Ronnie K. 03/08/2009
Coincidências para queimar o coração
Verídicas ou nem tanto, pouca importa. Os breves relatos autobiográficos apresentados por Paul Auster nesse brilhante livreto emocionam, encantam ou assustam de qualquer jeito. São narrativas onde o centro das tramas, o que as move, é mais do que tudo o imprevisível acaso, as coincidências, os lance de sorte e de azar. Auster faz uma espécie de jogo com a trama. Alinhava fios aprentemente soltos no tempo, fios à primeira vista absolutamente incompatíveis um com o outro, para de forma surpreendente e reluzente fazê-los se unirem no desfecho, dando um significado 'milagoroso' para cenas banais do cotidiano. A magia das narrativas está justamente nesse ponto: são imprevisíveis, não se sabe para que desfecho nos levarão, lê-se cada palavra, cada linha, com os sentidos em alerta, em suspenso, para invariavelmente se emitir um suspiro de emoção, de susto ou de alívio no final. Isso ocorre sobretudo nas duas primeiras e mais longas narrativas, as quais já valem o livro todo. Não apenas isso. São tão intensas que se pode ficar a se perguntar como relatos tão breves podem ser carregados de tanta emoção! Tudo em um estilo límpido da sempre fluente prosa de Auster. As narrativas perdem um pouco o folêgo e o peso nas duas partes finais (soam quase como forçação de barra para encorpar o volume, não possuem, a meu ver, a autenticidade da parte inicial); felizmente, são as menores, menos de um terço do conjunto.
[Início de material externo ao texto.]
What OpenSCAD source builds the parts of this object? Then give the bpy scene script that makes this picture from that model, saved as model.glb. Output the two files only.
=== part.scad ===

Além do mais, já se chega a esse ponto tão enlevado pelos 'causos' narrados na parte inicial que quase não se percebe isso. Livro obrigatório!
TRECHO:
"Eu já tinha mais ou menos terminado o trabalho de limpeza quando minha filha saiu correndo de seu quarto no segundo andar rumo ao patamar da escada. Eu me encontrava perto o bastante do pé da escada para vê-la de relance (uns dois passos para trás e ela teria ficado fora do meu campo de visão) e, naquele breve momento, vi que ela estava com aquela expressão animada, completamente feliz, que encheu minha meia-idade de uma alegria irresistível. Então, um instante depois, antes que eu sequer pudesse dizer olá, ela tropeçou. A ponta do seu tênis prendeu no patamar da escada e, de repente, sem nenhum grito ou aviso, ela estava flutuando no ar. Não estou querendo sugerir que ela estivesse caindo, rolando ou descendo a escada aos trombolhões. Quero dizer que ela estava voando. O impacto da topada simplemente a lançou no espaço, e pela trajetória do seu voo pude ver que ela rumava direto para a janela."